Anyway, our conversation soon became a discussion of nothing but feminism and gender politics. About art and gender. The masculine brushstroke versus the feminine anonymity of a knit stitch. Things like that. Things I’m totally eager to/comfortable with talking about. Eventually she asked me, “How am I having this conversation with you? I feel like I could cry. I love that you’re talking to me about these things!” Obviously I’d struck a chord.
She went on to talk about how the feminist discussion wasn’t really something people wanted to have anymore, which was confusing to me because it’s a big part of what I think about. (Then again, I find myself living in my own world sometimes. Head in the ground. That kind of thing.)
Finally she asked me how I got involved in feminism. To which I responded most eloquently, “Um, I don’t know...”
The conversation then continued about the art show specifics, but -- very typical me -- my mind was elsewhere. How did I get involved in feminism?
It was a really lovely Sunday morning. Sunny and crisp. So, I decided to walk home after our meeting. I was in a good mood because someone liked my work enough to want to show it in their gallery. But, really, I wanted to think about feminism --and how I was introduced to it.
I know how feminism stays in my life. That is easy: I work at Seagull Salon on the weekends. Johanna Fateman, one of my favorite feminists, is my boss. Shaun SureThing, my other boss, has “RIOT GRRL” tattooed on his knuckles. Oh, and there’s a big, beautiful framed picture of Kathleen Hanna in the bathroom, which means Kathleen looks at me every time I use the bathroom. So, yes, feminism is stuck in my head. But how did it get there in the first place, I wondered?
It was at Grand Army Plaza in Brooklyn, as I was about to enter Prospect Park on my walk home, when it finally hit me: I was 15. And there was this mix CD my younger sister brought home one day when we were in high school. Probably one of the most important CDs of my life. Scrawled on it in my sister’s messy handwriting was “GIRLS BANDZ! 13 SONGS”
My younger sister and I, being only a year apart, are very close. Sharing friends and music wasn’t something unusual for us. So, I pressed play on this mysterious GIRLS BANDZ! 13 SONGS CD, and it was like someone pressed the reset button on my brain and answered a prayer I didn’t even know I asked. I was blown away.
The first track was “Bruise Violet” by Babes in Toyland. And I think I can honestly say it’s the one song that changed the way I think about life and music and women.

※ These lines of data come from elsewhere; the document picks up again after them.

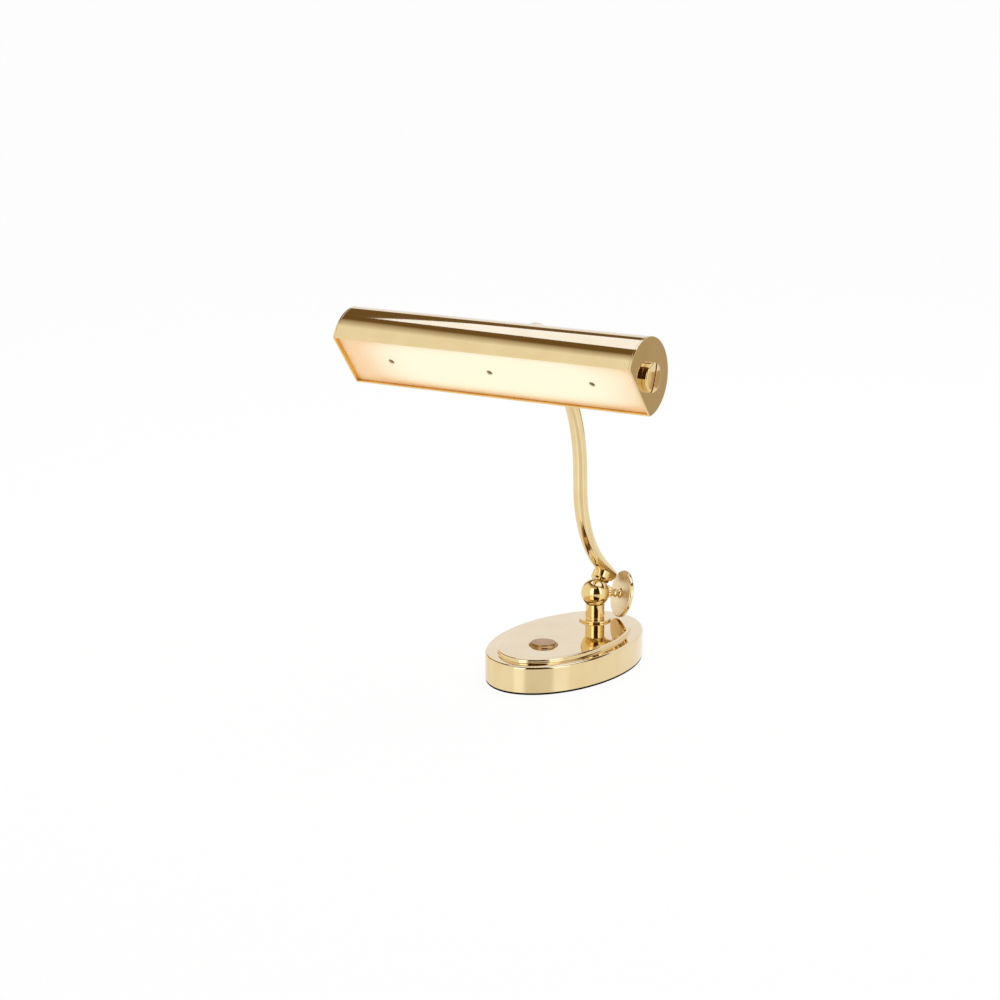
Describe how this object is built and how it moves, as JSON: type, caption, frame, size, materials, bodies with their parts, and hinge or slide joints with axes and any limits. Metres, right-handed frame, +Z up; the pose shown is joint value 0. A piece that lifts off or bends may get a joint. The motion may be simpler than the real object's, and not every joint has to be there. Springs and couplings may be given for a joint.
{
  "type": "piano lamp",
  "caption": "Low brass piano lamp: oval weighted base with push switch, curved arm on a clamped ball joint, and a half-round turning shade.",
  "frame": {"origin": "on the surface the lamp stands on, under the middle of the oval base", "axes": "+Z up, +X along the shade, -Y towards the player, where the shade reaches out; the ball joint stands at the +Y end of the base"},
  "size_m": [0.2596, 0.2151, 0.2858],
  "materials": {
    "polished_brass": "mirror-polished brass under clear lacquer",
    "satin_bronze": "satin brass, slightly brown",
    "turned_brass": "plain turned brass, unseen inside",
    "felt": "black wool felt",
    "zinc_steel": "zinc-plated steel",
    "spring_steel": "bright spring steel",
    "cast_iron": "as cast, painted grey",
    "black_plastic": "moulded black thermoplastic",
    "nylon": "natural nylon",
    "circuit_board": "glass-epoxy board with green mask",
    "aluminium": "plain sheet aluminium",
    "white_board": "aluminium board with white mask",
    "phosphor": "yellow phosphor under clear resin",
    "opal_plastic": "opal diffusing acrylic, warm white when lit",
    "cable_sheath": "soft plastic cable sheath",
    "fibre": "vulcanised fibre"
  },
  "bodies": {
    "base": {"felt_pad": "felt", "base_shell": "polished_brass", "base_plate": "zinc_steel", "base_plate_screws": "zinc_steel", "base_weight": "cast_iron", "switch_bezel": "polished_brass", "switch_nut": "turned_brass", "switch_body": "black_plastic", "button_spring": "spring_steel", "board_spacers": "nylon", "dimmer_board": "circuit_board", "dimmer_parts": "black_plastic", "dc_inlet": "black_plastic", "inlet_nut": "zinc_steel", "foot_flange": "polished_brass", "column": "polished_brass", "lock_washer": "spring_steel", "column_nut": "zinc_steel"},
    "button": {"switch_button": "satin_bronze"},
    "ball_joint": {"ball_housing": "polished_brass", "swivel_screw": "zinc_steel", "friction_seat": "nylon", "seat_spring": "spring_steel", "clamp_ring": "polished_brass"},
    "knob": {"clamp_spindle": "polished_brass", "clamp_disc": "polished_brass"},
    "arm": {"ball_stud": "turned_brass", "arm_collar": "polished_brass", "arm_tube": "polished_brass", "arm_tail_plug": "polished_brass", "arm_lead": "cable_sheath", "shade_hub": "turned_brass", "hub_screws": "zinc_steel", "shade_rod": "turned_brass", "friction_washer_left": "fibre", "friction_washer_right": "fibre", "end_screw_left": "polished_brass", "end_screw_right": "polished_brass"},
    "shade": {"shade_shell": "polished_brass", "end_cap_left": "polished_brass", "end_cap_right": "polished_brass", "light_tray": "aluminium", "light_strip": "white_board", "light_chips": "phosphor", "diffuser_panel": "opal_plastic", "panel_screws": "polished_brass"}
  },
  "joints": [
    {"name": "arm_swivel", "type": "hinge", "parent": "base", "child": "ball_joint", "pos_m": [0, 0.0472, 0.0473], "axis": [0, 0, 1], "range_deg": [-165, 165]},
    {"name": "arm_tilt", "type": "hinge", "parent": "ball_joint", "child": "arm", "pos_m": [0, 0.0472, 0.0473], "axis": [1, 0, 0], "range_deg": [-2, 30]},
    {"name": "knob_turn", "type": "hinge", "parent": "ball_joint", "child": "knob", "pos_m": [0.00027, 0.04754, 0.04925], "axis": [0.6144, 0.7587, -0.2164], "range_deg": [0, 360]},
    {"name": "shade_turn", "type": "hinge", "parent": "arm", "child": "shade", "pos_m": [0, -0.10195, 0.25699], "axis": [1, 0, 0], "range_deg": [-25, 40]},
    {"name": "switch_press", "type": "slide", "parent": "base", "child": "button", "axis": [0, 0, -1], "range_m": [0, 0.002], "stiffness_N_per_m": 400, "springref_m": -0.002, "deforming": ["button_spring"]}
  ]
}
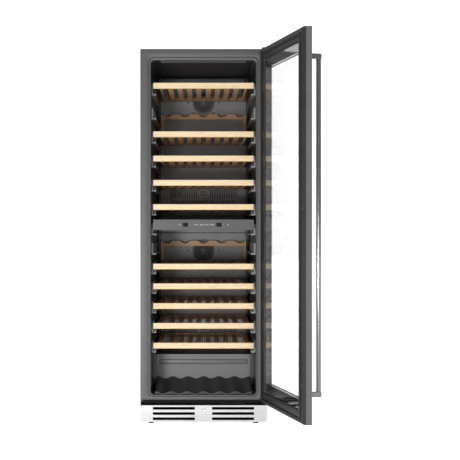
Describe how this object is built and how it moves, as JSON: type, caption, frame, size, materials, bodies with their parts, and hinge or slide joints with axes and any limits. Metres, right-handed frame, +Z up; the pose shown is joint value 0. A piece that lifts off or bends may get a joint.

This song absolutely demands attention, and there’s no way you can ignore it. It’s unapologetic. Everything about it. The drums, the guitar, Kat Bjelland’s vocals. When I first heard Bjelland scream “You fucking bitch, I hope your insides rot!” I knew this was the kind of music for me. It turned on a light for me. It woke me up. It was noisy. It was nasty. It was honest. And it was really fun. Just like the rest of the CD.Here’s the GIRLS BANDZ! 13 SONGS track listing for you in case you’re wondering what else was on the CD:
3. “Handsome and Gretel” - Babes in Toyland
4. “Killer on the Road” - Babes in Toyland
5. “Sweet 69” - Babes in Toyland
6. “I Like Fucking” - Bikini Kill
7. “Rebel Girl” - Bikini Kill
8. “Suck My Left One” - Bikini KIll
9. “Cherry Bomb” - Bratmobile
10. “And I Live in a Town Where the Boys Amputate Their Hearts” - Bratmobile
11. “PRDTC” - Bratmobile
12. “Seether” - Veruca Salt
13. “Volcano Girls” - Veruca Salt
All of this is really great. It made me want to throw away the rest of my CD collection. This music wasn’t poetic and not the easiest to listen to. But I didn’t want all the overproduced mainstream “alternative” crap MTV was trying to give me. I wanted rawness. I wanted anger and real punk emotion that wasn’t coming from some dude. I wanted to hear music that was real and imperfect and, most importantly, different.
You go through high school listening to a lot of different music, trying to gain some sort of identity for yourself like all high schoolers do. I listened to a lot of different things. I went down some regrettable paths. But this GIRLS BANDZ! CD really spoke to my soul.
So, I realized that Sunday morning on my walk home that my introduction to feminism wasn’t feminist theory. That came later in college. My introduction to feminism was the GIRLS BANDZ! CD. It was proof what women could do sonically, music that showed that female musicians didn’t have to express themselves just by being sexy. Women can be talented and independent without men. It all became clear to me.
Now if only I’d remembered all this when the gallery owner asked me how I got into feminism.